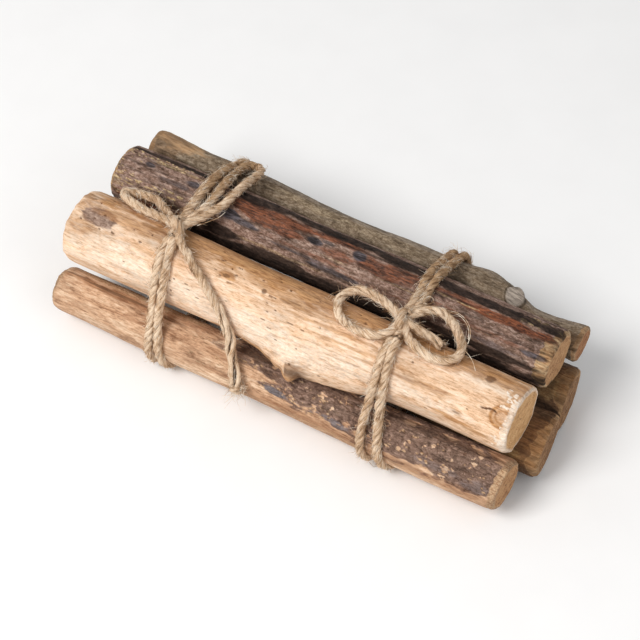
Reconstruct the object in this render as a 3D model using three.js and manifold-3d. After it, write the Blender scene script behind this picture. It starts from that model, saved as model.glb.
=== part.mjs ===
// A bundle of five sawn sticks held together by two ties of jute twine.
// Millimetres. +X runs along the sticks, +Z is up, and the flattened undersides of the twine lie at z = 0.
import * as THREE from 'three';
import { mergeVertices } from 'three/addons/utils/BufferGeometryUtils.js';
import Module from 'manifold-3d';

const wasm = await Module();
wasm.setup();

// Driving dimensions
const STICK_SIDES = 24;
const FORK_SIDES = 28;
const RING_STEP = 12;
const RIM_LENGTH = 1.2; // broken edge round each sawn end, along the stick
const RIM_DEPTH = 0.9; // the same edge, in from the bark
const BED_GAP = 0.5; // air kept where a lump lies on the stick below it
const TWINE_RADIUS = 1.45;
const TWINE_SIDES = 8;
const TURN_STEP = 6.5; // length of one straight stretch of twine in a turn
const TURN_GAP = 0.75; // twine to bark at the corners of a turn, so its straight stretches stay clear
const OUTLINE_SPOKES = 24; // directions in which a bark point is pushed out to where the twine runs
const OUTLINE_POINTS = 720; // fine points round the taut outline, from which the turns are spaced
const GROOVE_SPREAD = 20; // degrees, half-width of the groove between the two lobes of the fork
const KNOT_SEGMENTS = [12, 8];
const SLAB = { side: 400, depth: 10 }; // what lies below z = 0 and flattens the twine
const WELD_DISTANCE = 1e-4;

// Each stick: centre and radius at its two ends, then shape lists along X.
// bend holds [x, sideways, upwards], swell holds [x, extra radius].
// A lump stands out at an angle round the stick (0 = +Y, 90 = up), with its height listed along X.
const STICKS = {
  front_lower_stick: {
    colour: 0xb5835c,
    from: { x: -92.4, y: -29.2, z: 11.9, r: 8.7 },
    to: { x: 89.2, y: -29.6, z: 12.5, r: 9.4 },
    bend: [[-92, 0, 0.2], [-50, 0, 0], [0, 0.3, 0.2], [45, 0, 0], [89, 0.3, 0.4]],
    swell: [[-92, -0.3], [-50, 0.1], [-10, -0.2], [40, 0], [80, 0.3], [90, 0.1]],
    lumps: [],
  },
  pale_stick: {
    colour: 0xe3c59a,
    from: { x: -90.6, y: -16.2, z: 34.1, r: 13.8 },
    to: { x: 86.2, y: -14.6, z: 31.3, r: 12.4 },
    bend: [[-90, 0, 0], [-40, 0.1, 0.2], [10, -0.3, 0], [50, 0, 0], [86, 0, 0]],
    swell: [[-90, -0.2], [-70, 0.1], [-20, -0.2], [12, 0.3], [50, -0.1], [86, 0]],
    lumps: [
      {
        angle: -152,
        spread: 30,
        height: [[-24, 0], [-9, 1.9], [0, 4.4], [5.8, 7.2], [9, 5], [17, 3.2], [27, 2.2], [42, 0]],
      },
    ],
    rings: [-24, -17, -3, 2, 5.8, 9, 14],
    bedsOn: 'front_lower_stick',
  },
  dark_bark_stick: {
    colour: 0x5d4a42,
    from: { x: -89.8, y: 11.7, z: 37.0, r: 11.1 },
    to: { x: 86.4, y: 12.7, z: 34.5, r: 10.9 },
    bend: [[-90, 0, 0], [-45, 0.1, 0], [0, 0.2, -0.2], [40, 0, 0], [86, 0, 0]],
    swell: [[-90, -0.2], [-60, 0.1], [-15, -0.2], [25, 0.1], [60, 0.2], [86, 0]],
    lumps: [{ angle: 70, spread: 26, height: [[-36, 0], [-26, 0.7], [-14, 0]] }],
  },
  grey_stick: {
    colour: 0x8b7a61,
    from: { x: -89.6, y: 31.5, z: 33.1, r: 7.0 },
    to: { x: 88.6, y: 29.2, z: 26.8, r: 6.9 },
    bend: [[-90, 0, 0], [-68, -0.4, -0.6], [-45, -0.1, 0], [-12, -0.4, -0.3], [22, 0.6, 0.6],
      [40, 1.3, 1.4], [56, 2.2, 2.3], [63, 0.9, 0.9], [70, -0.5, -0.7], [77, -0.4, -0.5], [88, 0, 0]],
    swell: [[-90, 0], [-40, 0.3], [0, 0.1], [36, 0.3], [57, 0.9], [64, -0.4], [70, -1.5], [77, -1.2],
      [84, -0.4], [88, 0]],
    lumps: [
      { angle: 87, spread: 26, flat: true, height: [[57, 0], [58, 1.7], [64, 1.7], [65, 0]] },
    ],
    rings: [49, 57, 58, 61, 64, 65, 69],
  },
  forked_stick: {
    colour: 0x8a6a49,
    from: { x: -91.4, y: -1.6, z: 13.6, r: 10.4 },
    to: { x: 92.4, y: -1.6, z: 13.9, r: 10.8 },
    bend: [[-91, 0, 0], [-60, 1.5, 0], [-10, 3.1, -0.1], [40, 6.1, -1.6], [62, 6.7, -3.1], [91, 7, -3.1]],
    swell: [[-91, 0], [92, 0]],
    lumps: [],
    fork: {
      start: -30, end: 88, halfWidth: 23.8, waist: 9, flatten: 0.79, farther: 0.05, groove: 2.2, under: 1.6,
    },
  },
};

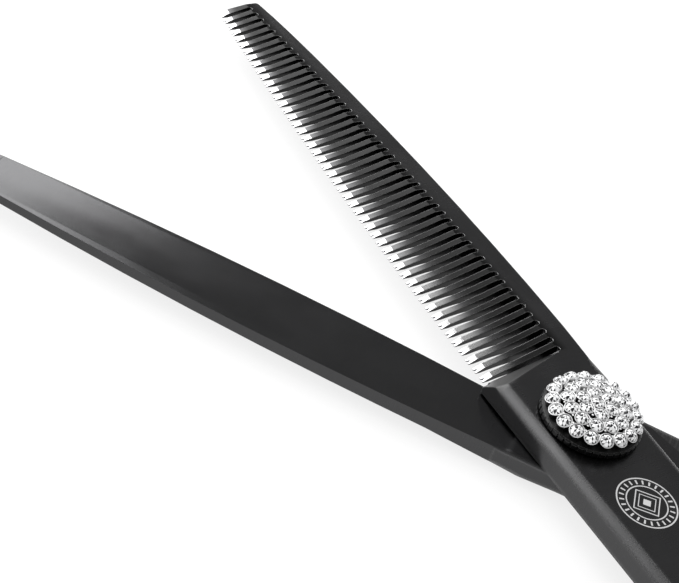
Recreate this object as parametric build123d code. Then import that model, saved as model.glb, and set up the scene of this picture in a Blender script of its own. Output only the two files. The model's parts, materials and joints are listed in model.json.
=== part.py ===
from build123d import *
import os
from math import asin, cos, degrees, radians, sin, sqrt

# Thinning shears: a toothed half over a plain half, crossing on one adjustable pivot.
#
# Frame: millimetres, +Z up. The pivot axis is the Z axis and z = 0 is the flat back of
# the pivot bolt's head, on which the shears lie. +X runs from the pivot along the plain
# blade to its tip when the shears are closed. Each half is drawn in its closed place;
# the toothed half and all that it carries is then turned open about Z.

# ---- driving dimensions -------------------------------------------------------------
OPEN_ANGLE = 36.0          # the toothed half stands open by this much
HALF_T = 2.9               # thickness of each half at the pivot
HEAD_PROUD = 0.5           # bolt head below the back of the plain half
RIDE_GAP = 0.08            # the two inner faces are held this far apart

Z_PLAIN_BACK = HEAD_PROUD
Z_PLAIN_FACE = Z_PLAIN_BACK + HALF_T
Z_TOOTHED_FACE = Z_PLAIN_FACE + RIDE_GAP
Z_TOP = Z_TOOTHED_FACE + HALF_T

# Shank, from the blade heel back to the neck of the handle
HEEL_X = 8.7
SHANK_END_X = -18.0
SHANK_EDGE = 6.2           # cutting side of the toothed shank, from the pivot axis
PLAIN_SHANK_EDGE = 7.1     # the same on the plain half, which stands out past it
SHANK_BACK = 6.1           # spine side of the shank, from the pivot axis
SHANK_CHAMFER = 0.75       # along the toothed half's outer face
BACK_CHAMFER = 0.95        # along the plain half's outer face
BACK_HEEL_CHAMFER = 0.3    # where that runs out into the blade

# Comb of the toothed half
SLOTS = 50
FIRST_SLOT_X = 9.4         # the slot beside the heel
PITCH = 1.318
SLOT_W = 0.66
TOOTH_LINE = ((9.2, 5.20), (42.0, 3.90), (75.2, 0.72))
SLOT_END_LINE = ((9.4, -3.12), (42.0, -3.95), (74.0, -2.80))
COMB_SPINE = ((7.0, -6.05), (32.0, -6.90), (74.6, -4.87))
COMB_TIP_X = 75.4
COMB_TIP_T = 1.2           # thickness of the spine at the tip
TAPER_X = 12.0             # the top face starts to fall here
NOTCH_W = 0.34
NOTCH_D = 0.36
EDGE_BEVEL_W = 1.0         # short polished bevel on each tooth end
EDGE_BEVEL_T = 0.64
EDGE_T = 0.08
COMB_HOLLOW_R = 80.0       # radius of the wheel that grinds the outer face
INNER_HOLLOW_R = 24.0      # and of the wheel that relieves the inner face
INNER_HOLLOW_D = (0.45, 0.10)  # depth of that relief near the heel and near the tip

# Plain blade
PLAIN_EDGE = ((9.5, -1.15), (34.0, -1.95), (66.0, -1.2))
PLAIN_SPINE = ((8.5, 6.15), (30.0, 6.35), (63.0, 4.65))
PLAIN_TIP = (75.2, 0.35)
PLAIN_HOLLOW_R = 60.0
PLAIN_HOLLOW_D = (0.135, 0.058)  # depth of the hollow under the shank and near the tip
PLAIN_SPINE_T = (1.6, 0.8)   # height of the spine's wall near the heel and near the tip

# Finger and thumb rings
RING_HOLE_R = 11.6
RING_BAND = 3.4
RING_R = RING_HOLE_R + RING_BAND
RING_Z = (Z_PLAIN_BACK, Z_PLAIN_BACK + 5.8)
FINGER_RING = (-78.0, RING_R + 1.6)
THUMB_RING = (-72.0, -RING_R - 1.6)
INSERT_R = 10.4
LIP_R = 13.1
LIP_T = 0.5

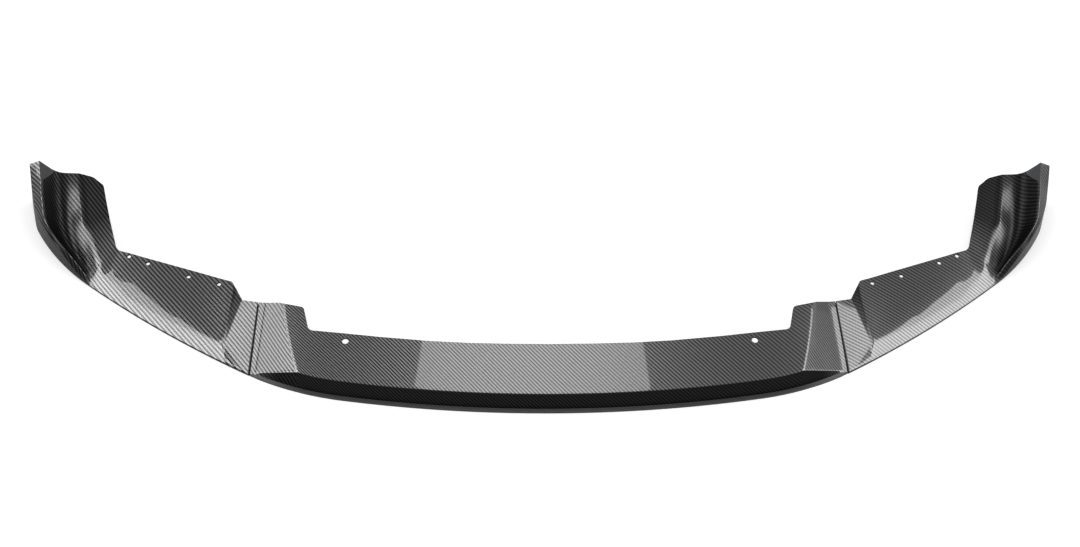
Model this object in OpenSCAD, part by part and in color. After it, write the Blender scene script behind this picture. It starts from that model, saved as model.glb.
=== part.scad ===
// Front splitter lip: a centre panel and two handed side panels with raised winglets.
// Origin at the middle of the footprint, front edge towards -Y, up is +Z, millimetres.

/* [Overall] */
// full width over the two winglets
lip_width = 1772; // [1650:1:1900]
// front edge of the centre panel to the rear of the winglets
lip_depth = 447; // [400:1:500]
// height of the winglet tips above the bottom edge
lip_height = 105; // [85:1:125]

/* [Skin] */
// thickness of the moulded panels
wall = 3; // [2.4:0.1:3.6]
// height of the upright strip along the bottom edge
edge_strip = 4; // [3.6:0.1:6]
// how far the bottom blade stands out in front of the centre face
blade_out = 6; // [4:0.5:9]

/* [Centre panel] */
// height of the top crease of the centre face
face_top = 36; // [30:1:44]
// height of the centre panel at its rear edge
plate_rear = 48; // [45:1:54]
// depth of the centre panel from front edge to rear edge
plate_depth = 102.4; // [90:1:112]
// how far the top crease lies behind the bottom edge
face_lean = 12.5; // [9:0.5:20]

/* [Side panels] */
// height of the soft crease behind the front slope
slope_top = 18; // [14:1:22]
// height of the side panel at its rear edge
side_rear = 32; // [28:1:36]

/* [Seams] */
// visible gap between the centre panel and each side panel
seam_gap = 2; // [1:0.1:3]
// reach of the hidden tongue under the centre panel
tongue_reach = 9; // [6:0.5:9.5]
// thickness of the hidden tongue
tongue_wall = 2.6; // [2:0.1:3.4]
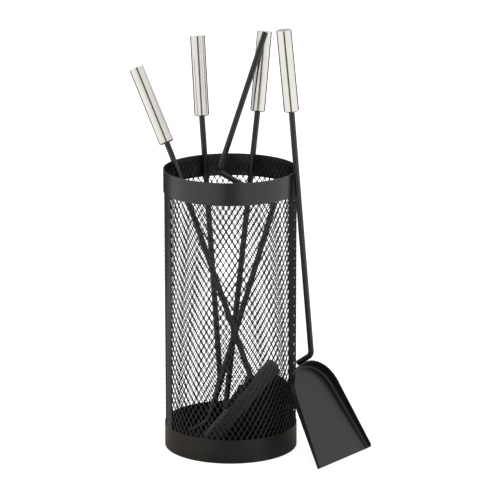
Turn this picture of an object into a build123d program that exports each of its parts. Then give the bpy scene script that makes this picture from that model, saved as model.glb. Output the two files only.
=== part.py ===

══════════════════════════════

[WHAT IS ASKED]
All lines from the beginning of the material above through the one with "wasm.setup();" need to be returned exactly; please return those and only those.

[ANSWER]
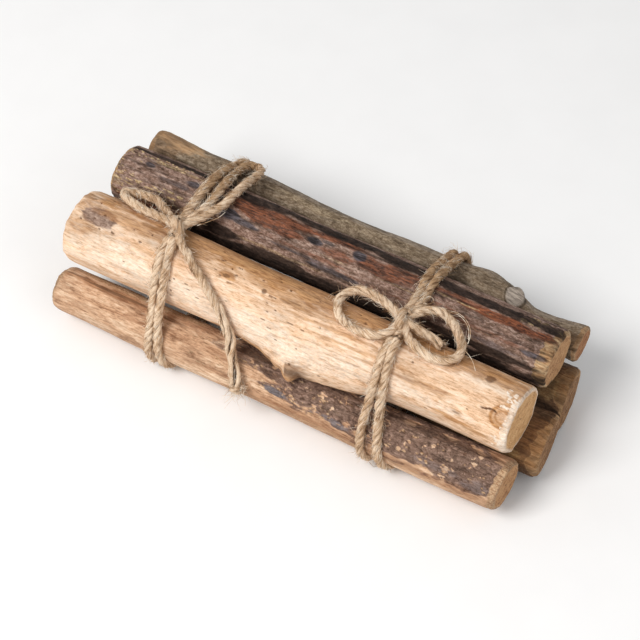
Reconstruct the object in this render as a 3D model using three.js and manifold-3d. After it, write the Blender scene script behind this picture. It starts from that model, saved as model.glb.
=== part.mjs ===
// A bundle of five sawn sticks held together by two ties of jute twine.
// Millimetres. +X runs along the sticks, +Z is up, and the flattened undersides of the twine lie at z = 0.
import * as THREE from 'three';
import { mergeVertices } from 'three/addons/utils/BufferGeometryUtils.js';
import Module from 'manifold-3d';

const wasm = await Module();
wasm.setup();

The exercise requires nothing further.